Reproduce each line exactly. Skip none.

====================

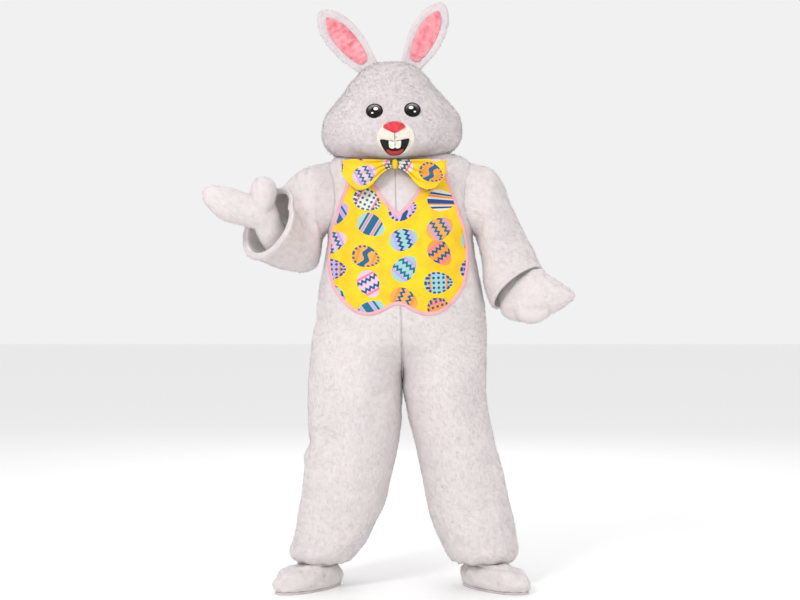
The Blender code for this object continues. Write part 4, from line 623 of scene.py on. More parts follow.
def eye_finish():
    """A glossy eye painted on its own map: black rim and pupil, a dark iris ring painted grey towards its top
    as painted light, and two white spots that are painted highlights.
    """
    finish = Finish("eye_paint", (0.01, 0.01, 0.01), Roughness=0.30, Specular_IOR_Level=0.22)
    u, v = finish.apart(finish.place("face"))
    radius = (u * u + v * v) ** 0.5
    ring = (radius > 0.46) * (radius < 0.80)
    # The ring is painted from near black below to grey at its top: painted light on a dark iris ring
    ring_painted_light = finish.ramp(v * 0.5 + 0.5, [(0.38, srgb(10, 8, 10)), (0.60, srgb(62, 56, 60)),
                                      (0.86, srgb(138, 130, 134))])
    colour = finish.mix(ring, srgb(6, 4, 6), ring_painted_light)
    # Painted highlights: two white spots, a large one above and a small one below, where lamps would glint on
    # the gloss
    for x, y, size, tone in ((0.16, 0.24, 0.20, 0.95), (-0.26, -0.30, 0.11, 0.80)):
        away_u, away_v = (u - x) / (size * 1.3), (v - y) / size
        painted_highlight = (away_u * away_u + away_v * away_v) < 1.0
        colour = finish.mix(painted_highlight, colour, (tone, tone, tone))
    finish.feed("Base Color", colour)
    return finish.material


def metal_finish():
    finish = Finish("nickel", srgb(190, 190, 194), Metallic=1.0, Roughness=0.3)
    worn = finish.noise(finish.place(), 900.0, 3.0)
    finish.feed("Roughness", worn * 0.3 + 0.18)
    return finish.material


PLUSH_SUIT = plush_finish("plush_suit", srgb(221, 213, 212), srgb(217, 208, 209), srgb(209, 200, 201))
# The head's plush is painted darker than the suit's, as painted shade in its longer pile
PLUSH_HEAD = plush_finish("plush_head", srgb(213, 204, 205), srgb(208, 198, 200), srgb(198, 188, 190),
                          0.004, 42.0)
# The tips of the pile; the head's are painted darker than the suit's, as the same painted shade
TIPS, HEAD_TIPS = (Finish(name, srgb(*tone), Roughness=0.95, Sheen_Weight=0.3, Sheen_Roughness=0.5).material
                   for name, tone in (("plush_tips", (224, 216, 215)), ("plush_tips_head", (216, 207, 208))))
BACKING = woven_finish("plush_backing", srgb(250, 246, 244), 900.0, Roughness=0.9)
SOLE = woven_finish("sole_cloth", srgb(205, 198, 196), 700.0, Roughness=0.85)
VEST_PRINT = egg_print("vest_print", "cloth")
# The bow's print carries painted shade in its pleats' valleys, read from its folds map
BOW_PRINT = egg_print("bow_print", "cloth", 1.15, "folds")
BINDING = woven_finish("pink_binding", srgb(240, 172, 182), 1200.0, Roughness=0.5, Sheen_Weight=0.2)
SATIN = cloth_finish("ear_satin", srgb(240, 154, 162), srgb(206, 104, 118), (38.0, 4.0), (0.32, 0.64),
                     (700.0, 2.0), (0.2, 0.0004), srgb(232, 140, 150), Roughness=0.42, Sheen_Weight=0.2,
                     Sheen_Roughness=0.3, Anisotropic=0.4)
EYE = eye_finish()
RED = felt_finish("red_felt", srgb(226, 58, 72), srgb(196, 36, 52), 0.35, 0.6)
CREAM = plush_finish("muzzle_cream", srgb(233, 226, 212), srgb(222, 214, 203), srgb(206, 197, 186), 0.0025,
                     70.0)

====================

# RESULT FOR THIS TASK:
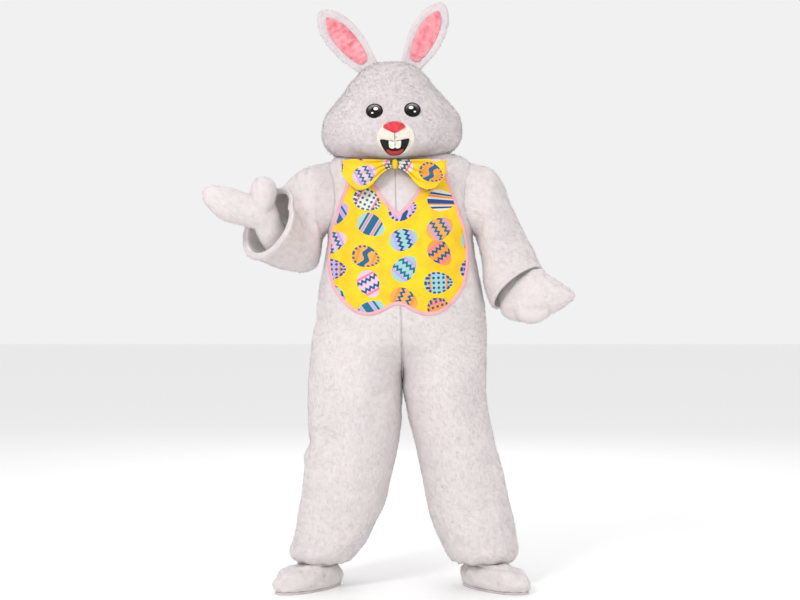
The Blender code for this object continues. Write part 4, from line 623 of scene.py on. More parts follow.
def eye_finish():
    """A glossy eye painted on its own map: black rim and pupil, a dark iris ring painted grey towards its top
    as painted light, and two white spots that are painted highlights.
    """
    finish = Finish("eye_paint", (0.01, 0.01, 0.01), Roughness=0.30, Specular_IOR_Level=0.22)
    u, v = finish.apart(finish.place("face"))
    radius = (u * u + v * v) ** 0.5
    ring = (radius > 0.46) * (radius < 0.80)
    # The ring is painted from near black below to grey at its top: painted light on a dark iris ring
    ring_painted_light = finish.ramp(v * 0.5 + 0.5, [(0.38, srgb(10, 8, 10)), (0.60, srgb(62, 56, 60)),
                                      (0.86, srgb(138, 130, 134))])
    colour = finish.mix(ring, srgb(6, 4, 6), ring_painted_light)
    # Painted highlights: two white spots, a large one above and a small one below, where lamps would glint on
    # the gloss
    for x, y, size, tone in ((0.16, 0.24, 0.20, 0.95), (-0.26, -0.30, 0.11, 0.80)):
        away_u, away_v = (u - x) / (size * 1.3), (v - y) / size
        painted_highlight = (away_u * away_u + away_v * away_v) < 1.0
        colour = finish.mix(painted_highlight, colour, (tone, tone, tone))
    finish.feed("Base Color", colour)
    return finish.material


def metal_finish():
    finish = Finish("nickel", srgb(190, 190, 194), Metallic=1.0, Roughness=0.3)
    worn = finish.noise(finish.place(), 900.0, 3.0)
    finish.feed("Roughness", worn * 0.3 + 0.18)
    return finish.material


PLUSH_SUIT = plush_finish("plush_suit", srgb(221, 213, 212), srgb(217, 208, 209), srgb(209, 200, 201))
# The head's plush is painted darker than the suit's, as painted shade in its longer pile
PLUSH_HEAD = plush_finish("plush_head", srgb(213, 204, 205), srgb(208, 198, 200), srgb(198, 188, 190),
                          0.004, 42.0)
# The tips of the pile; the head's are painted darker than the suit's, as the same painted shade
TIPS, HEAD_TIPS = (Finish(name, srgb(*tone), Roughness=0.95, Sheen_Weight=0.3, Sheen_Roughness=0.5).material
                   for name, tone in (("plush_tips", (224, 216, 215)), ("plush_tips_head", (216, 207, 208))))
BACKING = woven_finish("plush_backing", srgb(250, 246, 244), 900.0, Roughness=0.9)
SOLE = woven_finish("sole_cloth", srgb(205, 198, 196), 700.0, Roughness=0.85)
VEST_PRINT = egg_print("vest_print", "cloth")
# The bow's print carries painted shade in its pleats' valleys, read from its folds map
BOW_PRINT = egg_print("bow_print", "cloth", 1.15, "folds")
BINDING = woven_finish("pink_binding", srgb(240, 172, 182), 1200.0, Roughness=0.5, Sheen_Weight=0.2)
SATIN = cloth_finish("ear_satin", srgb(240, 154, 162), srgb(206, 104, 118), (38.0, 4.0), (0.32, 0.64),
                     (700.0, 2.0), (0.2, 0.0004), srgb(232, 140, 150), Roughness=0.42, Sheen_Weight=0.2,
                     Sheen_Roughness=0.3, Anisotropic=0.4)
EYE = eye_finish()
RED = felt_finish("red_felt", srgb(226, 58, 72), srgb(196, 36, 52), 0.35, 0.6)
CREAM = plush_finish("muzzle_cream", srgb(233, 226, 212), srgb(222, 214, 203), srgb(206, 197, 186), 0.0025,
                     70.0)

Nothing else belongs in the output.